First of all the Groklaw statement you quoted was clearly opinion, it wasn't presented as interpretation of the court ruling at all. Also you're entirely wrong any way.
Part of the ruling quoted by Groklaw :
“[I]nventions with specific applications or improvements to technologies in the marketplace [may not] be so abstract that they override the statutory language and framework of the Patent Act.” Research Corp., 627 F.3d at 869. However, according to the patent itself, the claims’ novelty and improvement over the standard is the rounding of the floating-point number before, rather than after, the arithmetic computation. ‘697 Patent Col. 4:32–48. So, as in Flook, Claim 1 merely constitutes an improvement on the known method for processing floating-point numbers. Id. at 595 n.18. Claim 1, then, is merely an improvement on a mathematical formula. Even when tied to computing, since floating-point numbers are a computerized numeric format, the conversion of floating-point numbers has applications across fields as diverse as science, math, communications, security, graphics, and games.

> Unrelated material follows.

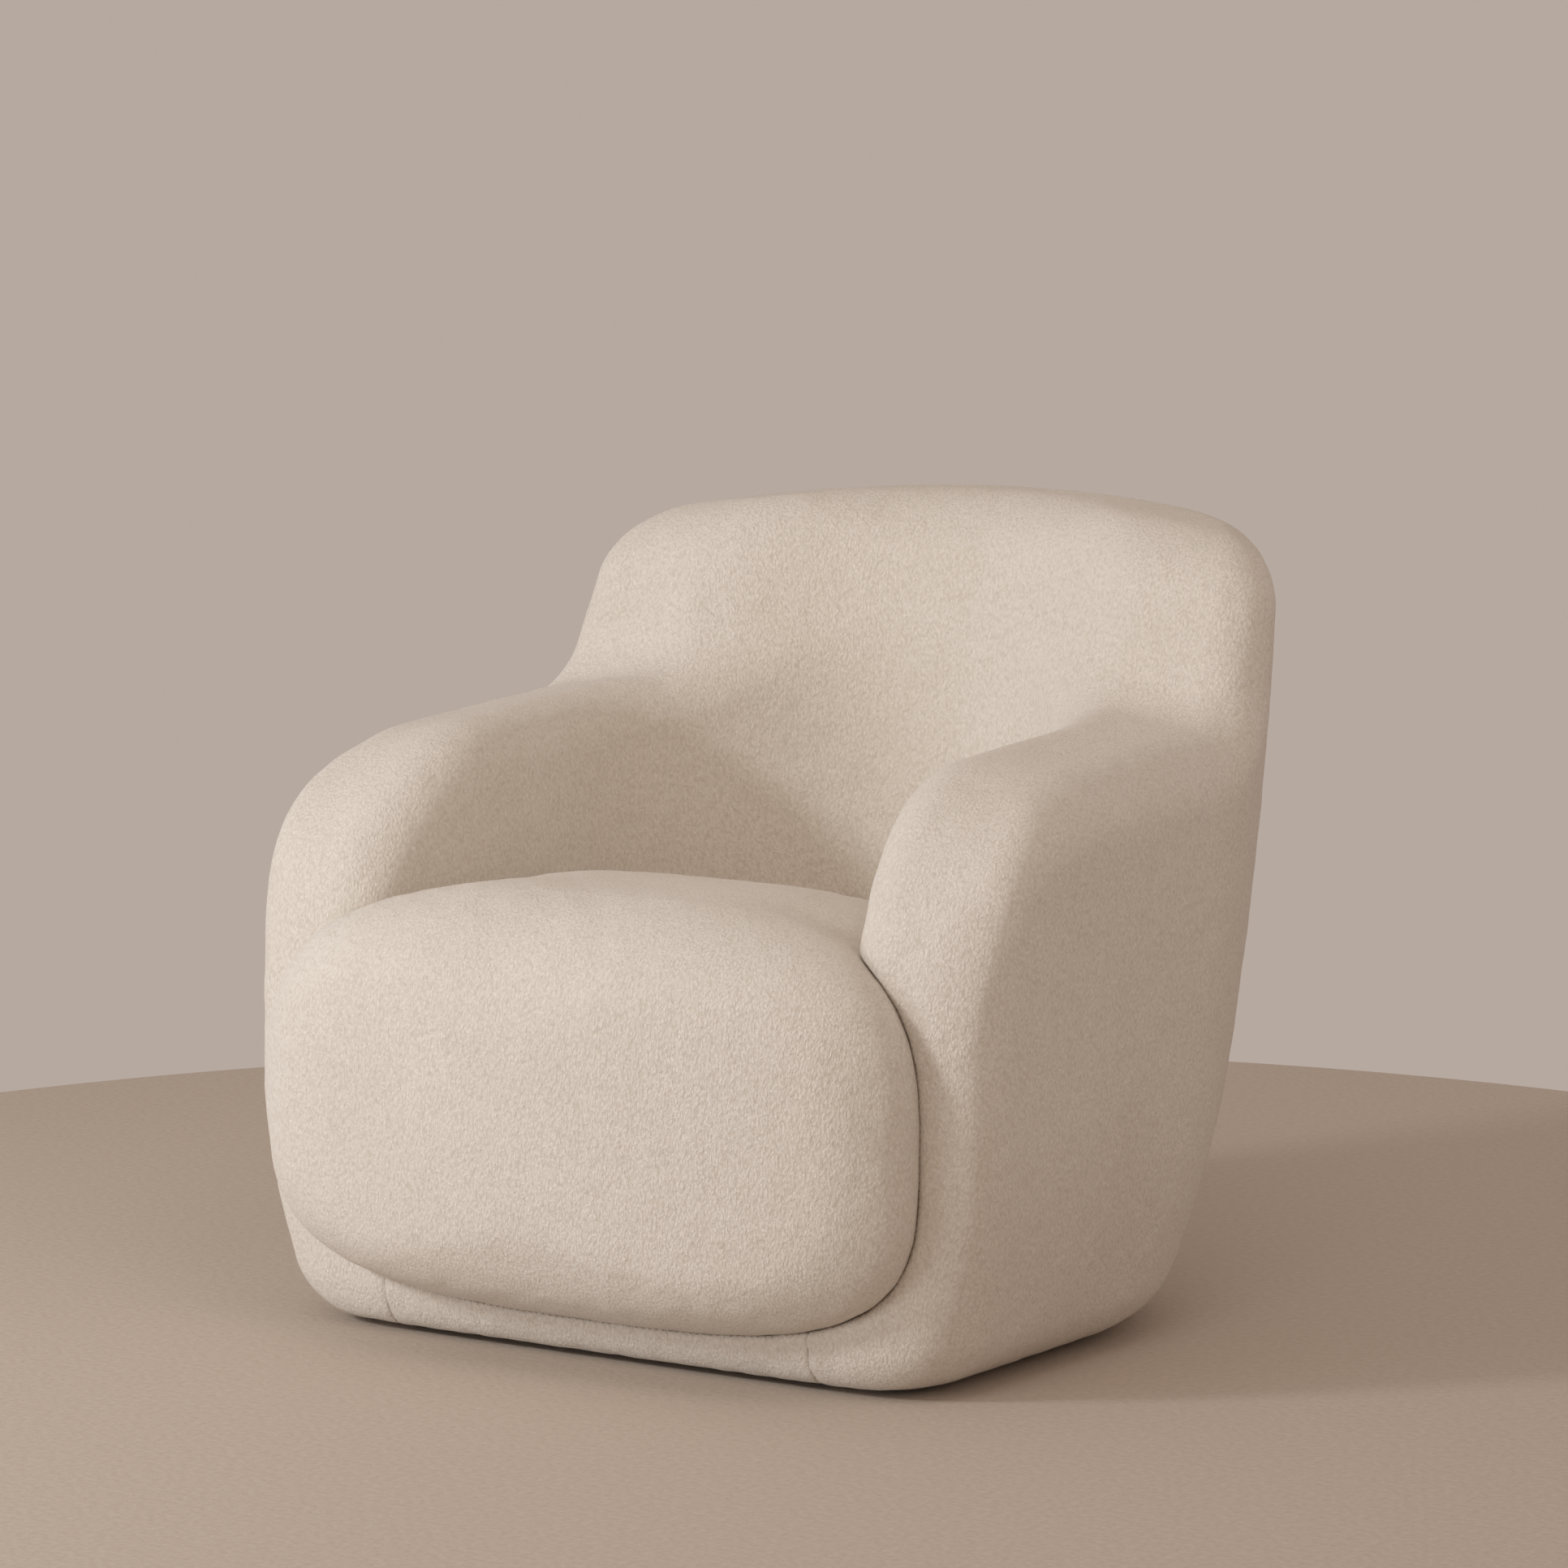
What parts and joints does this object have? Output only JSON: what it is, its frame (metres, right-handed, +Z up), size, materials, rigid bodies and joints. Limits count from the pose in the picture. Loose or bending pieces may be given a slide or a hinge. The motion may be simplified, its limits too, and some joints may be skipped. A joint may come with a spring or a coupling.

Thus, a patent on Claim 1 would cover vast end uses, impeding the onward march of science. Benson, 409 U.S. at 68. Under Flook, the improvement over the standard is insufficient to validate Claim 1’s otherwise unpatentable subject matter."
So novelty and non obviousness were ruled on by the court ... that's what Flook is all about.
Two wrongs make a right?
Also one of the most heavily regulated to enforce competition, especially in the EU.

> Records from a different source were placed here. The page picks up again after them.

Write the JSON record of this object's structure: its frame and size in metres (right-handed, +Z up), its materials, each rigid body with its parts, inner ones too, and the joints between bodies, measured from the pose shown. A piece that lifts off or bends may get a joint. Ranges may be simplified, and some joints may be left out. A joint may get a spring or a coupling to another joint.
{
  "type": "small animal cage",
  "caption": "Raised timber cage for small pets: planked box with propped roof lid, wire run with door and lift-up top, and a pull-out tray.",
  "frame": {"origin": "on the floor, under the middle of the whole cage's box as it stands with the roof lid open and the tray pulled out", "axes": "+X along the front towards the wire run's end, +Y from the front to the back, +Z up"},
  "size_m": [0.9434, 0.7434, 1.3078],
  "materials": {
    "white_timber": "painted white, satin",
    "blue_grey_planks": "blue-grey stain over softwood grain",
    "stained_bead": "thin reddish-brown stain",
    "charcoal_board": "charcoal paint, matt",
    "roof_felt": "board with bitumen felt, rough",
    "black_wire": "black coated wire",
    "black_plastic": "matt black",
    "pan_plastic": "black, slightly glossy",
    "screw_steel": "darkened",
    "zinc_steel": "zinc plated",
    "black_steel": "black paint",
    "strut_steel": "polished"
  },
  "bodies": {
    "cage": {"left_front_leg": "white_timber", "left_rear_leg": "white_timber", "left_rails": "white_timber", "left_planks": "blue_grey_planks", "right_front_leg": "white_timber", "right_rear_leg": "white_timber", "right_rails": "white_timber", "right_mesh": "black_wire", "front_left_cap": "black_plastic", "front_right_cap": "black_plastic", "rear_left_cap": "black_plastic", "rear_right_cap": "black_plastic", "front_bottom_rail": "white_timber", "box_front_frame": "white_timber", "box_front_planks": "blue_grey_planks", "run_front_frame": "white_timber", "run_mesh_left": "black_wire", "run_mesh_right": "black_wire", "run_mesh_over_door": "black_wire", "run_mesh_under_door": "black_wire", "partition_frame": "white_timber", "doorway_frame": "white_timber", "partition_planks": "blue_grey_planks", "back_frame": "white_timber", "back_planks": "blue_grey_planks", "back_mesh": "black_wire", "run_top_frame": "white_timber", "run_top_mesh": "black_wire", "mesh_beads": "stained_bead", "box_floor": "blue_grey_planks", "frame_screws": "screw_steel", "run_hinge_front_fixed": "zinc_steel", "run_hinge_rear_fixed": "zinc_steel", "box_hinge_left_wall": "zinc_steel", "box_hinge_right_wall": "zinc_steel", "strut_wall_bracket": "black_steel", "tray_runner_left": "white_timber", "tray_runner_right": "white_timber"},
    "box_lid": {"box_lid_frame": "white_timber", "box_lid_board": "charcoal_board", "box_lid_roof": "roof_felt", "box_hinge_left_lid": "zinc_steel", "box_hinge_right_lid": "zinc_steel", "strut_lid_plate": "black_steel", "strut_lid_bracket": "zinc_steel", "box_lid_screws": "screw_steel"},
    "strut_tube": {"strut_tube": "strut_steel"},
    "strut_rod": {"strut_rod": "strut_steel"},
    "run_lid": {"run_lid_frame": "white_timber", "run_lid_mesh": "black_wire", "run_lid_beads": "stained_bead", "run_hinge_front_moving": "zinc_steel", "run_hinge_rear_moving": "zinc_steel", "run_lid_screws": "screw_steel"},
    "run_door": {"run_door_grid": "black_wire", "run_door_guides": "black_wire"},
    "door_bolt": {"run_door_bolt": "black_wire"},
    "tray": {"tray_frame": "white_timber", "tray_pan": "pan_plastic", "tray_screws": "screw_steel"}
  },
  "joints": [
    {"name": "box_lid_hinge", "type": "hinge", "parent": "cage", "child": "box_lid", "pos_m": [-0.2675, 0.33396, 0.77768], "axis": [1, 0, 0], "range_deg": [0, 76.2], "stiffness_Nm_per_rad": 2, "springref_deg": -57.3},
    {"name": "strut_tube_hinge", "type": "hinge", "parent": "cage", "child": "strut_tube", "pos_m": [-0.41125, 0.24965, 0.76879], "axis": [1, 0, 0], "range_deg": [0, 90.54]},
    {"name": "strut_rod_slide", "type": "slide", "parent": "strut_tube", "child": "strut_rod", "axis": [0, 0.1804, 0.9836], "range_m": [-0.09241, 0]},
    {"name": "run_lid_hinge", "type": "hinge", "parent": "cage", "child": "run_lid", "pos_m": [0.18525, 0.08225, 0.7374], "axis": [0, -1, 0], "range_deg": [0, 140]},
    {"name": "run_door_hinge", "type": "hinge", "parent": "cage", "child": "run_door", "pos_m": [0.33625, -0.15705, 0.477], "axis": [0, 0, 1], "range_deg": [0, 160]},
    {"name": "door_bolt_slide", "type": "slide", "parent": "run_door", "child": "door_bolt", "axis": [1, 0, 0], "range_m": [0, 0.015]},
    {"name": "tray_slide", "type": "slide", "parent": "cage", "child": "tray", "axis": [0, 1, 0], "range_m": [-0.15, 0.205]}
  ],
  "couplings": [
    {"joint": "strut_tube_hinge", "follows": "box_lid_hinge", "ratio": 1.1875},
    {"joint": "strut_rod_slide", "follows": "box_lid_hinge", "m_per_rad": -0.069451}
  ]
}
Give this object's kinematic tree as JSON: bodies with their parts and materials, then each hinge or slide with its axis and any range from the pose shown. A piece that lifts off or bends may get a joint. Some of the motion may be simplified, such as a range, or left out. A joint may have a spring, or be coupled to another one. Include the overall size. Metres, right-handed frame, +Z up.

They know anticompetitive behaviour when they see it.
I think Apple is being the innovative one here, innovatively anticompetitive ... and I agree with Apple, they are abiding by the letter of the law.
The question is do we want all major manufacturers with some decent pull (ie. Samsung) to start doing this as well ... I think we don't, allowing market incumbents to throw up extra barriers of entry through contracts only benefits the market incumbents. So lets update the laws to make what Apple is doing illegal going forward.
Immigrants ... of course immigrants are completely fucking irrelevant to the story.
These companies aren't screaming to make it easier to immigrate ... they want more visas (ie. people forever on the edge of being deported if they lose their job).
It could be a bug in the overdrive system, which can carry over state between frames inside the hardware.
That's not on a 457 visa though ... generally if you bring enough money you can immigrate anywhere.
Messages are mixed, the rumour mill is convinced it's going to be AMD ... but there are few credible sources.
Accomodation-vergence mismatch is an overstated problem for the majority of the population ... sucks if you are part of the minority of course, but meh ... not my problem.
You can get used to a lot of things, half the time in house I don't wear my glasses, half the time I do ... my brain is already used to two sets of accommodation and vergence matching functions, it can handle one more.
The MPEG-LA license pools don't offer non-standard restricted licenses ... Google being a licensor for say the AVC pool wouldn't give them any rights for VP8.
ISO/MPEG has a huge problem with NIH syndrome ... every time they are involved with video standards lately they just make it worse.
H.263+ was better than MPEG4, H.264 was better before MPEG involvement ... they have the reverse midas touch.
It legitimizes the patents in question and if I want to abide by the license I have to use them ONLY to implement VP8, not a fork of VP8 which doesn't obey the VP8 specification ... score one for collaboration with the enemy.
Would you say that you would cost more or less to hire than an equally knowledgeable Linux developer for consulting services?